At the moment the arp-cache is fine (and I do not know how to cause the corruption). I'd still like some verification though. Does this sound plausible (and if yes, can anyone verify it) ?

Regards,
Tom
A life ? Cool ! Where can I download one of those from ?
Ron Kinner
Honored Contributor

Re: traceroute hangs from one specific server

If you think you might have a bad entry in the ARP cache then the command
arp -d hostname
can be tried to remove the bad entry.

What I expect is happening to corrupt your arp table is there is a sometimes a problem
pinging your default router. On 11.0 this causes the route to be declared bad and it is removed from the route table.

If this happens your hp may try to ARP for the ethernet address and hope to receive a proxy arp reply which apparently doesn't happen. This puts an unresolved entry into your ARP cache. This should, I would expect, be removed at least after 5 minutes (from ndd -h):

arp_cleanup_interval:

The amount of time that non-permanent, resolved entries are permitted to remain in ARP's cache.[30000, 3600000]Default: 300000 (5 minutes). Or is that something that was broken before the patch you mentioned?

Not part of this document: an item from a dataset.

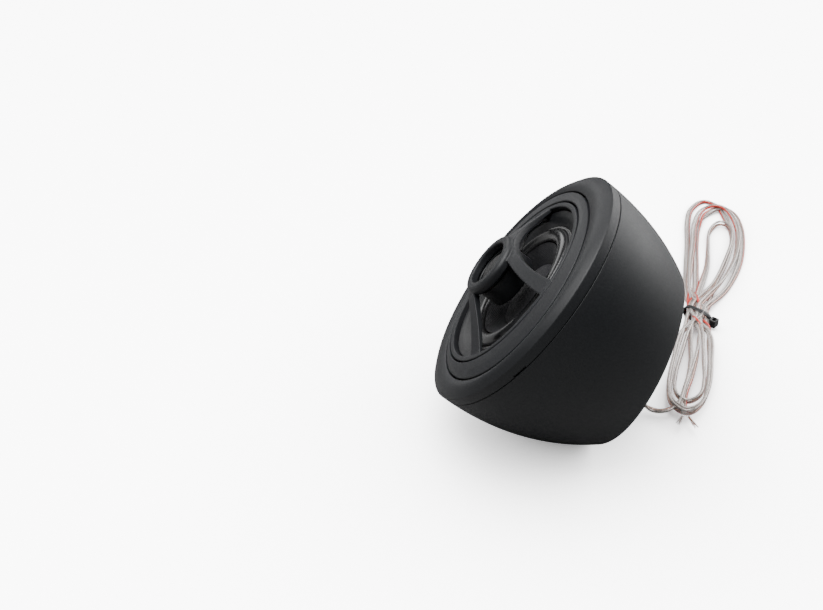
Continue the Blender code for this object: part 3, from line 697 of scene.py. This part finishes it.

There is a parameter in ndd called: ip_ire_gw_probe which if you set it to 0 will stop testing the gateway. This may stop the proxy ARP business and keep your ARP table clean but I still wonder why the router is not responding. Is it perhaps at times overloaded with input traffic? I had a router with a 10 Half Duplex interface which was on a LAN where every one else was 100 Full Duplex. One process fired every 30 minutes and so overloaded the input to the router that nobody else on the LAN could get through to the router for anything else. Perhaps there is a similar process on the good box which is doing the same thing but because the process originates on the same box as the good traceroute, the local TCP/IP process forces them to share.

Ron

PS I still think it's a patch issue since a well written traceroute should just * out gracefully if it didn't get a reply.